Mr Weeks may well have be the best man available for the job, with deeper insights into the problems facing young Bermuda than he let on at his swearing-in or press conference. But Mr Burt just gave him a hospital pass.
Vance Campbell was similarly unprepared to discuss tourism, which has a critical six months ahead. The need for him to hit the ground running was vital. By repute, a capable senior executive, Mr Campbell looked anything but at the same press conference.
Mr Weeks may rise to the occasion and Mr Campbell may, too, but if these problems of perception and execution are not addressed, they will damage the standing of the Government.
If Mr Burt was hoping for a reset after a torrid few weeks, last week’s omni-shambles was anything but that.
He is not being helped by, as British prime minister Harold Macmillan supposedly remarked, “events, dear boy, events” when asked what had been the greatest challenge of his administration.
Whether Mr Macmillan said it or not, the phrase captured the problem confronting every government — namely that the best-laid platform promises go awry when confronted by unpredictable events, many of which are out of the Government’s control.
The Burt government is no different.
The closure of the Fairmont Southampton was not supposed to last the best part of three years, and the winding-down of the Covid-19 pandemic was not expected to kick off the worst bout of inflation in 40 years.
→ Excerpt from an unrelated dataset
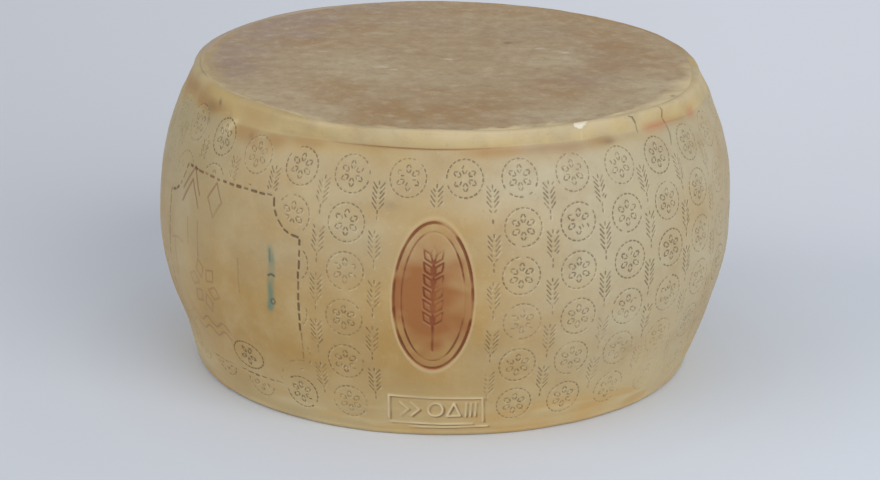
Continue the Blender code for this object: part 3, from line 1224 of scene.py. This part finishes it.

Nor could Bermuda do anything about Russia invading Ukraine, which has compounded the increase in inflation and further dislocated all markets, but especially oil and food production.
Like it or not, the Government has to change and adapt to these problems. It cannot simply throw its hands up in the air or blame it on others. The buck stops with the Government.
In this case, the buck mainly stops with Mr Burt, who has decided to retain the finance portfolio after Curtis Dickinson’s resignation.
This is a bad idea on every level. The finance portfolio alone requires 100 per cent focus from its holder in the middle of the present financial crisis. But Mr Burt has decided to divide his attention between it and the office of the Premier. It is near impossible to be the chief executive officer and the chief financial officer of a medium-size company, but Mr Burt is trying to do it for a small country.
Every time he has to say no — and he will have to say it a lot — will be pinned on him. Every time prices rise or economic growth falls, he will be held accountable. And if a project such as the Fairmont Southampton falters, it will now be on him.
There was some hope that Mr Burt would retain the finance portfolio long enough to steer the Budget through Parliament, and then pass it on to one of his colleagues.
But Mr Burt decided against that. He gave the impression that he thought that not only was he the best person other than Mr Dickinson to do the job, but that he was the only person other than Mr Dickinson who could do it.
Having failed to explain why Ms Ming was not the right person to be national security minister, Mr Burt has now thrown the competence of his entire government into question. This is not to say that every PLP MP is capable of being finance minister, but to suggest that not one of the remaining 28 MPs is capable is not exactly a confidence-builder.
And confidence is something that Bermuda badly needs now. It needs its residents to be confident that the island can weather the economic and health storms that engulf it. It needs confidence that the Government has plans to reduce crime and to complete major reforms of health and education.
But that confidence will not come when the Premier makes clear he does not have confidence in his own MPs.